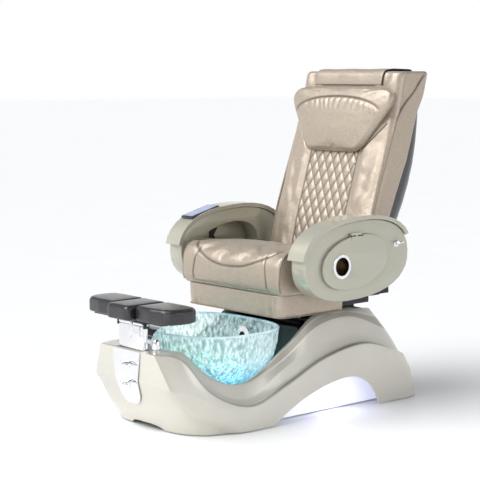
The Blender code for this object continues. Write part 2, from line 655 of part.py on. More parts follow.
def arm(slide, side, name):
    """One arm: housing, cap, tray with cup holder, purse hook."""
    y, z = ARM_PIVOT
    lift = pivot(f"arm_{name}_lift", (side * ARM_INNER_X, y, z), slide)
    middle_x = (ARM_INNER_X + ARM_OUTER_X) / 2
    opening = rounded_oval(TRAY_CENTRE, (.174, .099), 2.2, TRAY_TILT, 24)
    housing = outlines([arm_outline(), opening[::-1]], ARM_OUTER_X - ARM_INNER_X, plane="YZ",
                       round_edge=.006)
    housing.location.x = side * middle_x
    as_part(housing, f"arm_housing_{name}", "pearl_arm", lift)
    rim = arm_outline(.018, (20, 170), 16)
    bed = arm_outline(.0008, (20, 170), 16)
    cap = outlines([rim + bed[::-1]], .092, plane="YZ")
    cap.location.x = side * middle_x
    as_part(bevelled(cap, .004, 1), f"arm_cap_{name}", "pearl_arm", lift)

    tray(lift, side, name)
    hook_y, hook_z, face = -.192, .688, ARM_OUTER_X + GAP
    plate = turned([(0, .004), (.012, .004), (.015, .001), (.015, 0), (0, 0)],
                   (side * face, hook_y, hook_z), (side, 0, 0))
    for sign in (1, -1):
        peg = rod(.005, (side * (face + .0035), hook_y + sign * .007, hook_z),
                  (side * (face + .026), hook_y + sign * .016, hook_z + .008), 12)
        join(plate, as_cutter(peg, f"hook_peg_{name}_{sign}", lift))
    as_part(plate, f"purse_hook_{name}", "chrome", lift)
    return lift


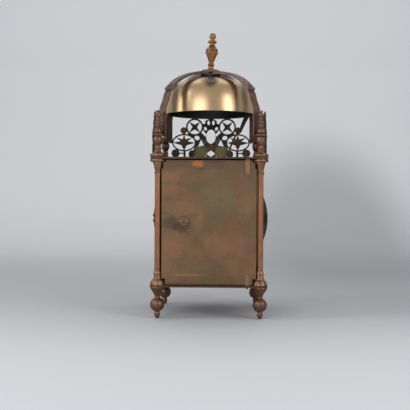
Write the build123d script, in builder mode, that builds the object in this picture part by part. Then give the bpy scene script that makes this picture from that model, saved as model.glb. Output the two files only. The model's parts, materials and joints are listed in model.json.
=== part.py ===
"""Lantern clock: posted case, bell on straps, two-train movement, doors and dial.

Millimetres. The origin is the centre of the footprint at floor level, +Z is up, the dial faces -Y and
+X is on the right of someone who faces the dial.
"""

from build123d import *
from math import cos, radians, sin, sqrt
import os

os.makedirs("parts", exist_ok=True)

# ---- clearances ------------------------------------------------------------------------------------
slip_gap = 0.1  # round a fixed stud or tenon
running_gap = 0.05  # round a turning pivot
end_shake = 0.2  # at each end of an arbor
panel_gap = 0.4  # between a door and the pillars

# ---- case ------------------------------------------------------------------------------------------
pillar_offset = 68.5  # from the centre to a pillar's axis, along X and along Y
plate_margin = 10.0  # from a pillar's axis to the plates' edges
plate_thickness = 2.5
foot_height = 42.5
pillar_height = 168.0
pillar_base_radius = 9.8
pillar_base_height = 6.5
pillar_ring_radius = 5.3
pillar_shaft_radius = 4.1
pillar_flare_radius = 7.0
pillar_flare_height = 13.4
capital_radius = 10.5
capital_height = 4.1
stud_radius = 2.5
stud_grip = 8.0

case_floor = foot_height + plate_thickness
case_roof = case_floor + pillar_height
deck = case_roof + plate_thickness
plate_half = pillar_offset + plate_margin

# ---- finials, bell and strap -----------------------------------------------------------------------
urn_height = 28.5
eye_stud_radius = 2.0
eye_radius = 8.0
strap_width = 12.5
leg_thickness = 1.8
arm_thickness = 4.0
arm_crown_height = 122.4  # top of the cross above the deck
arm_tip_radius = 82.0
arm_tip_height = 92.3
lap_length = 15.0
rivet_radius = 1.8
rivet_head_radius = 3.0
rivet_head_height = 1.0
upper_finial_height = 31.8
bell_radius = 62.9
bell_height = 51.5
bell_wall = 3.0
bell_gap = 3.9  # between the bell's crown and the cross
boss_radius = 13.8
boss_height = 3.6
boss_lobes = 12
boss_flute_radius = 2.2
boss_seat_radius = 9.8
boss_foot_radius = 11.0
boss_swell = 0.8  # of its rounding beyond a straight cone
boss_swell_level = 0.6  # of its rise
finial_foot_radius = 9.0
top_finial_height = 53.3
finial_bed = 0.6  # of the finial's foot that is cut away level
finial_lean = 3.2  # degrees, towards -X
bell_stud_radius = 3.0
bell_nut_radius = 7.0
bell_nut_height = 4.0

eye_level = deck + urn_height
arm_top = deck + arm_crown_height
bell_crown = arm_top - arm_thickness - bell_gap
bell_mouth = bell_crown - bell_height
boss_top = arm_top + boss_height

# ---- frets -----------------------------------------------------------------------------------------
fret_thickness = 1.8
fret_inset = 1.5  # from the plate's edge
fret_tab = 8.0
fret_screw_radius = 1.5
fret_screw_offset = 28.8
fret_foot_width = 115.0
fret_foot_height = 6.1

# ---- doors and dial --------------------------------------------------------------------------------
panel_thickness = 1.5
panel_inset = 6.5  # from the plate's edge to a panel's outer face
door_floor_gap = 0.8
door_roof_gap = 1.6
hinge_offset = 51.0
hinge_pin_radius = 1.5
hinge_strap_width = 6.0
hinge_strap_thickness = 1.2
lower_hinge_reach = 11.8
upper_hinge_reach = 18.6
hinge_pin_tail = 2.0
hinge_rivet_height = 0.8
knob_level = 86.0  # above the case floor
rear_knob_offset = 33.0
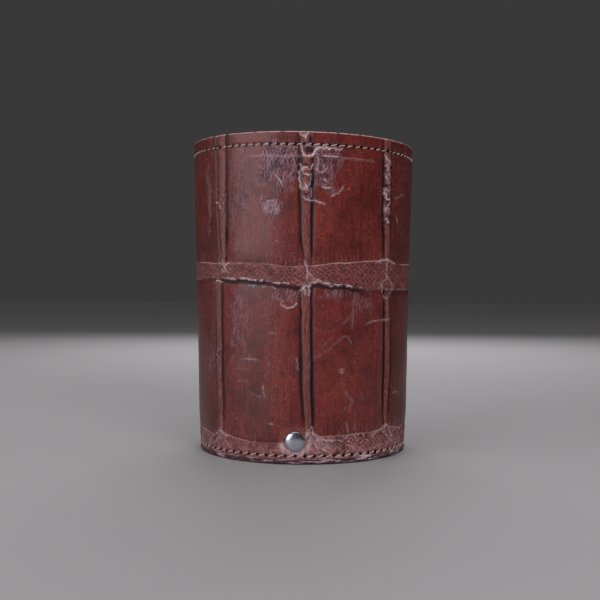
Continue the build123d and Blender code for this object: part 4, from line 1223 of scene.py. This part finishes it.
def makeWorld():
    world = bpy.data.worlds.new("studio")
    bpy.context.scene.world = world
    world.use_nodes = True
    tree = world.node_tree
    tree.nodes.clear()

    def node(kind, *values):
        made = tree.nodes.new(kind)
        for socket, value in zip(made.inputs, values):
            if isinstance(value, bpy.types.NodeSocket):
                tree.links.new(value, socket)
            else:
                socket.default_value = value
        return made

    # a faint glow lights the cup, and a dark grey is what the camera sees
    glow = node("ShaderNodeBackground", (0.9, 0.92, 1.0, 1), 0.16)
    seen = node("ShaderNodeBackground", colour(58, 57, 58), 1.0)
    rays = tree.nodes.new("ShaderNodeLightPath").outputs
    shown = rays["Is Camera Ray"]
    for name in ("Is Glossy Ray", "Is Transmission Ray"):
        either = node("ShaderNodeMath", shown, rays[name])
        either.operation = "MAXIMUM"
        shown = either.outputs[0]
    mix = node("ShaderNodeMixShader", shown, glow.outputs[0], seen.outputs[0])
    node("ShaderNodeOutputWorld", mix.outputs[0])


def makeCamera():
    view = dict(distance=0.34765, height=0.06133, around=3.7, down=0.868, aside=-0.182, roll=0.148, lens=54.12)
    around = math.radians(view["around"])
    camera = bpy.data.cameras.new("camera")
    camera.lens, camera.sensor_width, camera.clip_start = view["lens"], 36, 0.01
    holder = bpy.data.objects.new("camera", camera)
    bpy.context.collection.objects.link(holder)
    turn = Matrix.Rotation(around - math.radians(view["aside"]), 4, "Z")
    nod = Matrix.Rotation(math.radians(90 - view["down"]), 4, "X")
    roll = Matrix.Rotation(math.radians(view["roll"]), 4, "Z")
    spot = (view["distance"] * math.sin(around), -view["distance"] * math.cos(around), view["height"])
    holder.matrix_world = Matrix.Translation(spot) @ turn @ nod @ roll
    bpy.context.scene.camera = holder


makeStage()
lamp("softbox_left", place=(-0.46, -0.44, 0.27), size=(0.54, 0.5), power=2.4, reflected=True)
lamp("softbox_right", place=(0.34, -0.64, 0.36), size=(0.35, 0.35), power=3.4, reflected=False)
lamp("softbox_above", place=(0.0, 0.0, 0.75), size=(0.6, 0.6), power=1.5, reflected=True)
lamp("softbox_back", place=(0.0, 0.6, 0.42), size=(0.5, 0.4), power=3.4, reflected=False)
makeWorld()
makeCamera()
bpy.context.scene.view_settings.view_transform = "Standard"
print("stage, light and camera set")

────

Only the lines running from the line with "Write the build123d" through the line with "plate_half = pillar_offset + plate_margin" should be repeated, exactly and with both ends kept.

# TASK RESULT
Write the build123d script, in builder mode, that builds the object in this picture part by part. Then give the bpy scene script that makes this picture from that model, saved as model.glb. Output the two files only. The model's parts, materials and joints are listed in model.json.
=== part.py ===
"""Lantern clock: posted case, bell on straps, two-train movement, doors and dial.

Millimetres. The origin is the centre of the footprint at floor level, +Z is up, the dial faces -Y and
+X is on the right of someone who faces the dial.
"""

from build123d import *
from math import cos, radians, sin, sqrt
import os

os.makedirs("parts", exist_ok=True)

# ---- clearances ------------------------------------------------------------------------------------
slip_gap = 0.1  # round a fixed stud or tenon
running_gap = 0.05  # round a turning pivot
end_shake = 0.2  # at each end of an arbor
panel_gap = 0.4  # between a door and the pillars

# ---- case ------------------------------------------------------------------------------------------
pillar_offset = 68.5  # from the centre to a pillar's axis, along X and along Y
plate_margin = 10.0  # from a pillar's axis to the plates' edges
plate_thickness = 2.5
foot_height = 42.5
pillar_height = 168.0
pillar_base_radius = 9.8
pillar_base_height = 6.5
pillar_ring_radius = 5.3
pillar_shaft_radius = 4.1
pillar_flare_radius = 7.0
pillar_flare_height = 13.4
capital_radius = 10.5
capital_height = 4.1
stud_radius = 2.5
stud_grip = 8.0

case_floor = foot_height + plate_thickness
case_roof = case_floor + pillar_height
deck = case_roof + plate_thickness
plate_half = pillar_offset + plate_margin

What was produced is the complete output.